Sogar in der Schweiz braucht es mehr Energie
Damit wir die schreckliche Situation dieser ärmsten Menschen – deren Zahl durch Corona wieder gestiegen ist – verbessern können, brauchen wir mehr und qualitativ bessere Energie, sprich in den meisten Fällen Strom. Mit Sicherheit werden wir aber (so gut ist die Demografie heute) in den nächsten Jahrzehnten auch noch mit mehr Menschen rechnen müssen, vor allem in Afrika, und auch für die brauchen wir mehr Energie. Und sogar in der Schweiz – wenn wir die Elektrifizierung verschiedener Sektoren gemäss Energieperspektiven vollziehen wollen – brauchen wir mehr Energie.
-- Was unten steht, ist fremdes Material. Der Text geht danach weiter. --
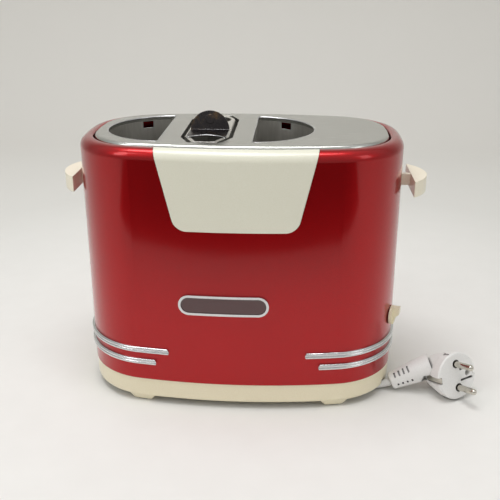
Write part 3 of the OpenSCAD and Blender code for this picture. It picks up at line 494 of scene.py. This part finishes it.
# ---------------------------------------------------------------- light
SKY = [(0.0, (0.42, 0.42, 0.41, 1)), (0.30, (0.44, 0.44, 0.43, 1)),
       (0.75, (0.56, 0.56, 0.55, 1)), (1.0, (0.66, 0.66, 0.65, 1))]

world = bpy.data.worlds.new("studio")
scene.world = world
world.use_nodes = True
nt = world.node_tree
background = nt.nodes["Background"]
tc = nt.nodes.new("ShaderNodeTexCoord")
sep = nt.nodes.new("ShaderNodeSeparateXYZ")
nt.links.new(tc.outputs["Generated"], sep.inputs[0])
nt.links.new(ramp(nt, sep.outputs["Z"], SKY), background.inputs["Color"])
background.inputs["Strength"].default_value = 1.0


def area(name, at, target, size, power):
    """A rectangular lamp at a point, facing target."""
    d = bpy.data.lights.new(name, "AREA")
    d.shape = "RECTANGLE"
    d.size, d.size_y = size
    d.energy = power
    o = bpy.data.objects.new(name, d)
    scene.collection.objects.link(o)
    o.location = at
    o.rotation_euler = (Vector(target) - Vector(at)).to_track_quat("-Z", "Y").to_euler()


area("top", at=(-0.15, -0.15, 1.5), target=(0, 0, 0), size=(1.0, 0.7), power=11.5)
area("front_left", at=(-1.2, -1.0, 1.25), target=(0, 0, 0.1), size=(0.45, 1.0), power=4.6)
area("front_right", at=(1.4, -0.9, 1.0), target=(0, 0, 0.1), size=(0.5, 0.9), power=2.2)

# A dark card on the floor in front of the object. Reflections alone see it: it darkens the shell's gloss.
CARD_Z = 0.004
CARD = [(-0.9, -1.4, CARD_Z), (0.9, -1.4, CARD_Z), (0.46, -0.40, CARD_Z), (-0.44, -0.36, CARD_Z)]
card_mesh = bpy.data.meshes.new("dark_card")
card_mesh.from_pydata(CARD, [], [(0, 1, 2, 3)])
card = bpy.data.objects.new("dark_card", card_mesh)
scene.collection.objects.link(card)
card_mat, _, bsdf = material("card_black")
bsdf.inputs["Base Color"].default_value = srgb("#202022")
bsdf.inputs["Roughness"].default_value = 0.9
card_mesh.materials.append(card_mat)
card.visible_camera = False
card.visible_diffuse = False
card.visible_shadow = False
card.visible_transmission = False

bpy.context.view_layer.update()
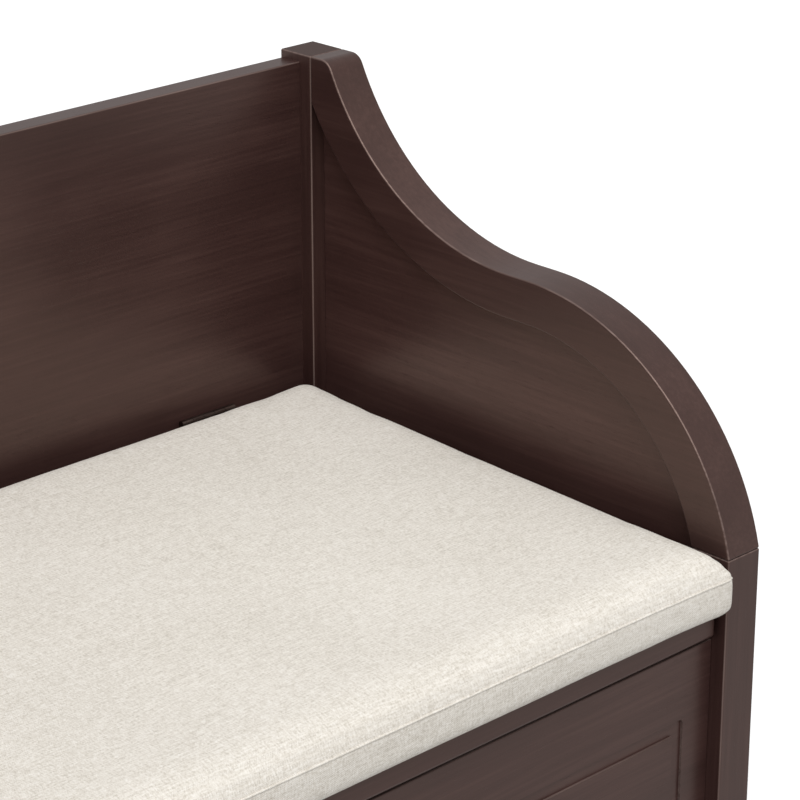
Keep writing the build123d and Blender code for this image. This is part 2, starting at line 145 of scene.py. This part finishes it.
# ---- linen -----------------------------------------------------------------------------------
LINEN = ((0.570, 0.525, 0.455, 1.0), (0.735, 0.690, 0.620, 1.0), (0.850, 0.815, 0.755, 1.0))
LINEN_TONES = (0.40, 0.60)
LINEN_ROUGHNESS = (0.78, 0.92)
SLUB_GRAIN = (95.0, 800.0, 800.0)
CROSS_SLUB_GRAIN = (800.0, 120.0, 120.0)
FLECK_SCALE = 520.0
DRIFT_SCALE = 7.0
SLUB_SHARE = 0.30
CROSS_SLUB_SHARE = 0.22
FLECK_SHARE = 0.40
DRIFT_SHARE = 0.08
THREAD_PITCH = 0.0016
THREAD_SHARE = 0.35             # height of the weave against that of the flecks
LINEN_RELIEF = 0.00035
LINEN_SHEEN = 0.12
LINEN_SHEEN_ROUGHNESS = 0.5

# ---- cushion -----------------------------------------------------------------------------
VOXEL = 0.006
GRID = 0.006                # spacing of the points that the cover is drawn from
WELD = 0.00002              # points closer than this are joined
PRESSURE = 4.0
CLOTH_QUALITY = 4
SIMULATED_FRAMES = 20
SWELL_LIMIT = 0.003
START_INSET = 0.0025        # the cover starts this much smaller, all round
SEAM_RISE = 0.033           # seam above the lid
FRONT_CROWN = 0.0210        # top above the seam, before it swells
REAR_CROWN = 0.0385
FRONT_SHOULDER = 0.007      # how gently the top rises from the seam
SIDE_SHOULDER = 0.0035
REAR_SHOULDER = 0.004
BOTTOM_RISE = 0.0035        # the lower edge curls up this much
BOTTOM_SHOULDER = 0.003
CORNER_ROUNDING = 0.004
CORNER_FLARE = 0.0170       # the front corners spread this far sideways
CORNER_FORWARD = CORNER_FLARE / 4
CORNER_SHARPNESS = 40       # high powers keep a change close to the cushion's edge
FLARE_START = 0.015         # the spread begins this far behind the legs' front
LEG_CLEARANCE = 0.005       # only what is this far in front of the legs may spread past them
PULL_IN = 0.0020            # the sides draw in this far between the corners
FRONT_REACH = 0.0062        # the front edge is drawn out this far
FRONT_SHARPNESS = 8
REAR_REACH = 0.0028         # and the back edge this far
REAR_SHARPNESS = 20
REAR_LIMIT = 0.0012         # furthest it may stand behind its solid, short of the hinges
WAVE_SCALE = 9.0            # gentle unevenness of the stuffing
WAVE_LAYER = 0.4
TOP_WAVE = 0.0012
FRONT_WAVE = 0.0007
FRONT_BAND = -0.9           # nearer the front than this, as a share of half the depth
AIR = 0.0004                # between the cushion and the lid
WELT_RADIUS = 0.0011
WELT_PINCH = 0.86           # the welt's radius at every other stitch
WELT_SIDES = 8
WELT_ROUNDING = CORNER_ROUNDING * 1.5
STITCH = 0.0042
SEAM_SEARCH = 0.04          # the seam is looked for from this far outside the cushion
SEAM_SEARCH_LENGTH = 0.1


# ---- node helpers ------------------------------------------------------------------------

def new_material(name):
    """An empty principled material: the material, its node tree and its shader."""
    material = bpy.data.materials.new(name)
    material.use_nodes = True
    tree = material.node_tree
    return material, tree, tree.nodes["Principled BSDF"]


def feed(tree, socket, value):
    """Links a socket to an output, or sets it to a number."""
    if isinstance(value, (int, float)):
        socket.default_value = value
    else:
        tree.links.new(value, socket)


def calculate(tree, operation, first, second=0.0):
    """One math node."""
    node = tree.nodes.new("ShaderNodeMath")
    node.operation = operation
    feed(tree, node.inputs[0], first)
    feed(tree, node.inputs[1], second)
    return node.outputs[0]


def stretched_noise(tree, shift, scale, detail=4.0, roughness=0.55):
    """Noise in the object's own space, with its own scale along each axis."""
    place = tree.nodes.new("ShaderNodeTexCoord")
    mapping = tree.nodes.new("ShaderNodeMapping")
    mapping.inputs["Location"].default_value = shift
    mapping.inputs["Scale"].default_value = scale
    texture = tree.nodes.new("ShaderNodeTexNoise")
    texture.inputs["Scale"].default_value = 1.0
    texture.inputs["Detail"].default_value = detail
    texture.inputs["Roughness"].default_value = roughness
    tree.links.new(place.outputs["Object"], mapping.inputs["Vector"])
    tree.links.new(mapping.outputs["Vector"], texture.inputs["Vector"])
    return texture.outputs["Fac"]


def spread(tree, value, low, high, to_low=0.0, to_high=1.0):
    """Maps a range of values onto another one, clamped."""
    node = tree.nodes.new("ShaderNodeMapRange")
    tree.links.new(value, node.inputs["Value"])
    node.inputs["From Min"].default_value = low
    node.inputs["From Max"].default_value = high
    node.inputs["To Min"].default_value = to_low
    node.inputs["To Max"].default_value = to_high
    return node.outputs["Result"]


def colour_ramp(tree, value, *colours):
    """Evenly spaced colours along 0 to 1."""
    ramp = tree.nodes.new("ShaderNodeValToRGB")
    elements = ramp.color_ramp.elements
    while len(elements) < len(colours):
        elements.new(0.5)
    for number, colour in enumerate(colours):
        elements[number].position = number / (len(colours) - 1)
        elements[number].color = colour
    tree.links.new(value, ramp.inputs["Fac"])
    return ramp.outputs["Color"]


def relief(tree, shader, height, depth):
    """Bump from a height of 0 to 1 over a real depth."""
    node = tree.nodes.new("ShaderNodeBump")
    node.inputs["Distance"].default_value = depth
    tree.links.new(height, node.inputs["Height"])
    tree.links.new(node.outputs["Normal"], shader.inputs["Normal"])


# ---- materials ---------------------------------------------------------------------------

def grain_scale(axis, grain):
    """Noise scales for a grain that runs along one axis."""
    along, across = grain
    scale = [across, across, across]
    scale[axis] = along
    return scale


def even_scale(scale):
    """The same noise scale along every axis."""
    return (scale, scale, scale)


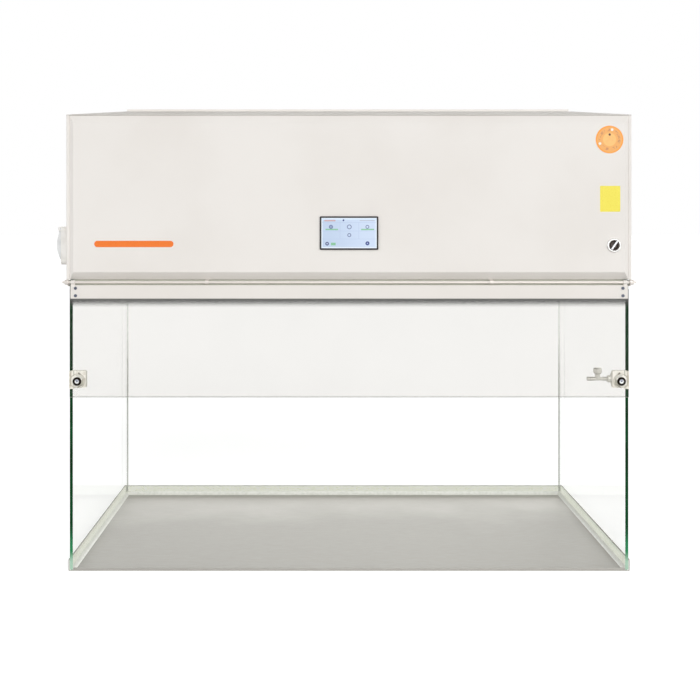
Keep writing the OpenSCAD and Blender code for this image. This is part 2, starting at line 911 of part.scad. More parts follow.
module rod_nuts() {
    x0 = bracket_x + bracket_t;
    color("silver") both_sides() difference() {
        union() {
            bar_x(washer_r, x0, x0 + washer_t, rod_y, rod_z);
            translate([x0 + washer_t, rod_y, rod_z]) rotate([0, 90, 0])
                cylinder(h = nut_t, r = nut_af / 2 / cos(30), $fn = 6);
        }
        bar_x(stud_r, x0 - cut, x0 + washer_t + nut_t + cut, rod_y, rod_z);
    }
}

// The rail's outline: a channel that grips the glass, with a drip lip below
module rail_outline() {
    c = 0.8;
    difference() {
        polygon([[rail_y0, rail_z0], [rail_y0, rail_z1 - c], [rail_y0 + c, rail_z1],
            [rail_y1 - c, rail_z1], [rail_y1, rail_z1 - c], [rail_y1, rail_z0]]);
        polygon([[sash_y0, rail_z0 - cut], [sash_y0, sash_z1], [sash_y1, sash_z1], [sash_y1, rail_z0 - cut]]);
    }
}

module sash_rail() {
    color("ivory") along_x(-cap_x, cap_x) rail_outline();
}

// End block: grips the glass, takes two screws and turns on the rod
module sash_cap() {
    difference() {
        union() {
            along_x(cap_x, rail_x) rail_outline();
            bar_x(knuckle_r, rail_x - knuckle_w, rail_x, rod_y, rod_z);
            box(rail_x - knuckle_w, rail_x, rod_y - 2, rod_y + 2, rail_z1 - 1, rod_z);
        }
        bar_x(rod_r + run_fit, rail_x - knuckle_w - cut, rail_x + cut, rod_y, rod_z);
        for (z = [rail_z0 + 5.5, rail_z1 - 5.5]) {
            bar_y(rail_screw_r, rail_y0 - cut, sash_y0, rail_screw_x, z);
        }
    }
}

module sash_cap_left() {
    color("ivory") mirror([1, 0, 0]) sash_cap();
}

module sash_cap_right() {
    color("ivory") sash_cap();
}

module rail_screws() {
    color("slategray") both_sides() for (z = [rail_z0 + 5.5, rail_z1 - 5.5]) {
        bar_y(rail_screw_r, rail_y0, sash_y0, rail_screw_x, z);
        bar_y(rail_head_r, rail_y0 - rail_head_t, rail_y0, rail_screw_x, z);
    }
}

// Hooks under the housing hold the rod between its ends
module rod_clips() {
    x0 = clip_x - clip_w / 2;
    x1 = clip_x + clip_w / 2;
    color("whitesmoke") both_sides() difference() {
        union() {
            bar_x(rod_r + clip_t, x0, x1, rod_y, rod_z);
            box(x0, x1, rod_y, seal_y, chamber_h - clip_t, chamber_h);
            box(x0, x1, rod_y, rod_y + rod_r + clip_t, rod_z, chamber_h);
        }
        bar_x(rod_r + run_fit, x0 - cut, x1 + cut, rod_y, rod_z);
    }
}

module sash_glass() {
    color("honeydew", 0.4) box(-sash_x, sash_x, sash_y0, sash_y1, sash_z0, sash_z1);
}

// A clip round the sash's edge: front plate with a boss, round bead, rear jaw
module corner_clip() {
    t = corner_clip_t;
    half = corner_clip_h / 2;
    bead_x = cclip_x1 - barrel_r;
    z0 = cclip_z - half;
    z1 = cclip_z + half;
    drop = 2;
    difference() {
        union() {
            translate([(cclip_x0 + bead_x) / 2, sash_y0, cclip_z]) rotate([90, 0, 0])
                linear_extrude(t) rounded(bead_x - cclip_x0, 2 * half, 4);
            bar_z(barrel_r, z0 - drop, z1 - drop, bead_x, sash_y0);
            box(sash_x, cclip_x1, sash_y0, sash_y1 + t, z0 - drop, z1 - drop);
            box(cclip_x0 + 8, cclip_x1, sash_y1, sash_y1 + t, z0 + drop, z1 - drop);
            translate([bumper_x, sash_y0 - t, bumper_z]) rotate([90, 0, 0])
                cylinder(h = boss_t, r = boss_r, $fn = 6);
        }
        box(cclip_x0, sash_x, sash_y0, sash_y1, z0 - drop - cut, z1 + cut);
        bar_y(1.4, sash_y0 - t - cut, sash_y0, bumper_x - 4.6, bumper_z + 13);
        bar_y(clip_screw_r, bumper_y - cut, sash_y0 + cut, bumper_x, bumper_z);
    }
}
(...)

Sicher wird ein Teil dieses Mehrbedarfs durch die bewundernswerte Fähigkeit der Menschheit kompensiert, mehr Leistung aus weniger Primärenergie zu produzieren und die Energie effizienter anzuwenden. Aber es scheint nicht sicher, ob das auch nur ausreicht, um den Gesamtbedarf der Welt zu stabilisieren.
Nur die reichen Industrieländer schaffen es bis 2050
Angesichts dieser Situation, und im Eingedenken an die oben gezeigten historischen Erkenntnisse langsamer Energiewenden, macht es Mühe, daran zu glauben, dass wir bis 2050 bei «Netto-Null-CO2» sein können. Präziser: Wir und einige andere reiche Industrieländer könnten es technisch vielleicht schaffen, aber die grosse Mehrzahl der andern Länder hat die notwendigen Mittel nicht, um das zu erreichen.
Die Energiewende braucht gewiss Zeit – vor allem jedoch eine kompetente politische Förderung. Fossile Energieträger sind dank ihrer hohen Energiedichte gut transportabel. Man wird langfristig keine andere Möglichkeit haben, als diese weitgehend mit Synfuels zu ersetzen – zu deren Herstellung natürlich kein in Europa knapper Ökostrom verwendet werden darf.
Die EU-Kommission jedoch treibt den Kontinent mit ihrer ideologischen Fixierung auf die Elektrifizierung von allem und jedem in einen Zustand der Energieknappheit hinein.
Die Industrie scheint allmählich aufzuwachen und beginnt ohne Rücksicht auf die Behinderung durch Brüssel zu handeln.